The prevailing story goes that when the fire raged out of control, Nero sat on a rooftop in stage costume and sang The Sack of Ilium about the Trojan War while playing his lyre. Tacitus claims this was just a vicious rumor, but even if it isn't, wouldn't be possible that Nero was just trying to cheer people up during this calamitous time by performing a few showtunes? I know Joseph and his Magic Technicolor Dreamcoat lifted my spirits after my hamster's funeral. Anyway, Tacitus says that Nero was visiting a town thirty miles south of Rome, and when he heard word of the fire he rushed back to provide a relief effort for the city. He opened his private gardens to the homeless, built temporary shelters, and lowered the price of grain to the public. He even broke in to burning homes and saved beloved pets like a regular Anderson Cooper!

Fig.3: It's okay, Christians. You'll do some persecuting 
of your own someday!
Unfortunately, any positive contribution made by Nero was marred by his upcoming plans to build a grand palace for himself over the charred remains of a few public spaces and residential districts. This obviously did not go over very well, and rumors spread that Nero was the one who started the fire to clear the land for his palace, or even rebuild Rome completely in his image and name it Nerome or something stupid like that. Nero needed a scapegoat, and found it in the hated followers of a monotheistic religion founded in Judea who would be persecuted against for centuries to come. Nope, I'm not talking about history's fall guy, the Jews, but actually Christians! Yes, until Emperor Constantine's conversion to Christianity and his Edict of Milan protecting them in 313 AD, Christians were often on the short end of the stick (or should I say the fiery end of the stake) as far as the Romans were concerned. Nero had all professing Christians in Rome rounded up, tortured until they confessed to the fire, and then burned alive to serve as lighting for his new gardens (fig.3). In the days before lighter fluid, Christians often made a decent alternative, and could be purchased in bulk at the local Cosco.

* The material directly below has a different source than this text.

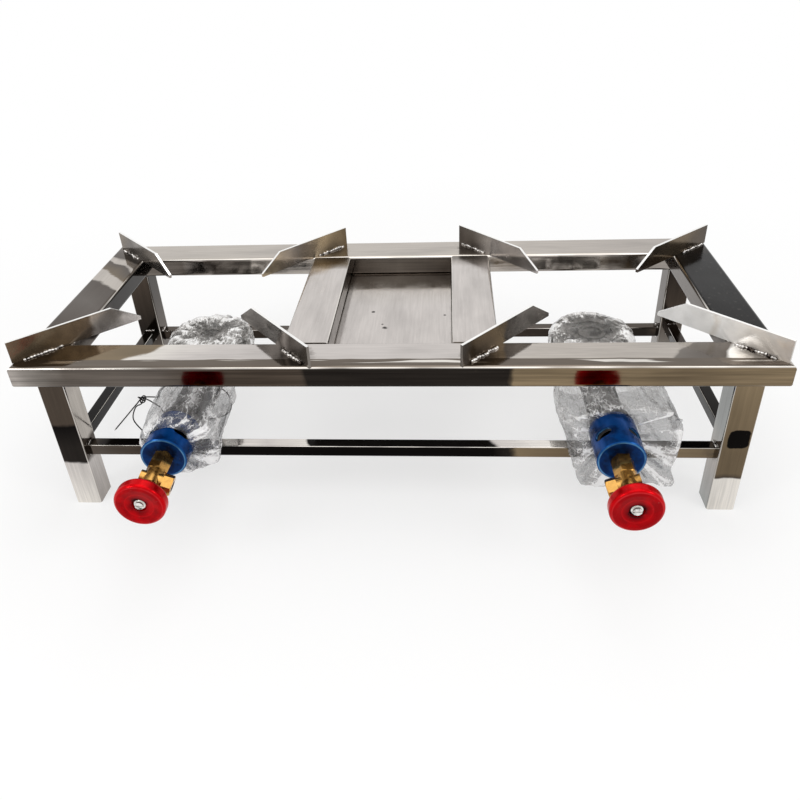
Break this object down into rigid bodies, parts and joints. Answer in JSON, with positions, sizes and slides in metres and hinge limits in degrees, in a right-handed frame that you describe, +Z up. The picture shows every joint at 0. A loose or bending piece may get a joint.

Fig.4: I still can't believe he 
had the nerve to wear a beard!
Nero's reign was to last another four years before a governor in Spain by the name of Galba rose up in revolt to Nero's tax policies in 68 AD. Many people supported Nero's overthrow, including some high-ranking senators, administrators, and queso-lovers, and Nero was forced to flee Rome with his faithful servants and take up residence in the villa of one of the few homeboys he had left. There he heard that the Senate proclaimed him a public enemy and all around doodyhead, and so he decided to take his own life. Unfortunately he was too much of a pansy to do it himself, so he forced one of his freedmen to run him through with a sword. That's a party foul if you ask me.

Thus ended the reign of Nero, the last of the original Julio-Claudian Emperors. His death initiated a period of chaos known as the Civil War of 69, which is memorialized in a song by Bryan Adams. While Nero is remembered for a lot of craziness, it is the Great Fire of Rome that causes his name to go down in infamy, and gave him his nickname as "the Emperor who fiddled while Rome burned." Whether or not he actually did will probably never be determined, but sometimes history creates a better-sounding story than what actually happened. And that's why the pyramids were built by aliens.